GSA Connects 2022 meeting in Denver, Colorado

Paper No. 157-7
Presentation Time: 9:55 AM

BIVALVE DEAD-SHELL ASSEMBLAGES ARE STRONG SURROGATES FOR WHOLE BENTHIC MACROINVERTEBRATE COMMUNITIES IN PUGET SOUND


KOKESH, Broc1, BURGESS, Dany2, PARTRIDGE, Valerie2, WEAKLAND, Sandra2 and KIDWELL, Susan1, (1)Department of Geophysical Sciences, University of Chicago, Chicago, IL 60637, (2)Marine Sediment Monitoring Team, Washington State Department of Ecology, Olympia, WA 98504

To integrate paleoecological data with the “whole fauna” data used in biological monitoring, analyses usually must focus on the subset of taxa that are inherently preservable (by virtue of biomineralized hardparts) and those skeletal remains must also be identifiable in fragmentary or otherwise imperfect condition (perhaps requiring genus- or family-level identification).

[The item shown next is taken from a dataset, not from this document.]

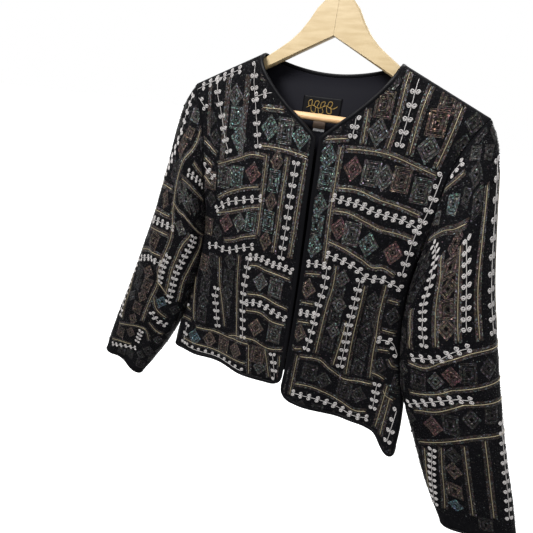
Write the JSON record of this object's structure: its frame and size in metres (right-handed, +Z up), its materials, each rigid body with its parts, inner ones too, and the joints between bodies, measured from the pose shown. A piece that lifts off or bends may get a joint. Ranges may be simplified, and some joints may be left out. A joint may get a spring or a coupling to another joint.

However, can shelly death assemblages reflect similar patterns of compositional variation among samples as exhibited by the entire infaunal macroinvertebrate community? We evaluated faunal count data from ten established subtidal stations in Puget Sound, Washington State. Among-sample distance matrices were produced for data based on five taxonomic subsets (the whole fauna, polychaetes, malacostracans, living bivalves, dead bivalves) at four levels of taxonomic resolution (species, genera, families, orders) evaluated under four numerical transformations of the original count data (proportional abundance, square-root and fourth-root proportional abundances, presence-absence), resulting in a total of 80 surrogate matrices. Second-stage ordination was used to plot inter-matrix correlations and determine the strength of surrogates as proxies of the original live-collected whole fauna data. We found that living and dead bivalves had nearly identical potential to serve as surrogates of the whole fauna; they were further offset from the whole fauna than was the polychaete subset (which dominates the whole fauna), but were far superior as surrogates than malacostracans. Genus- and family-level data were consistently strong surrogates of species-level data for most taxonomic subsets, and correlations declined for all subsets with the intensity of data transformation. These strongly positive results in a setting with potential to impose strong taphonomic bias on shell preservation (e.g., strong tides, and dissolution stress from cold bottom waters) are encouraging for use of bivalve dead-shell assemblages as a complement to monitoring data in regions with strong natural environmental gradients.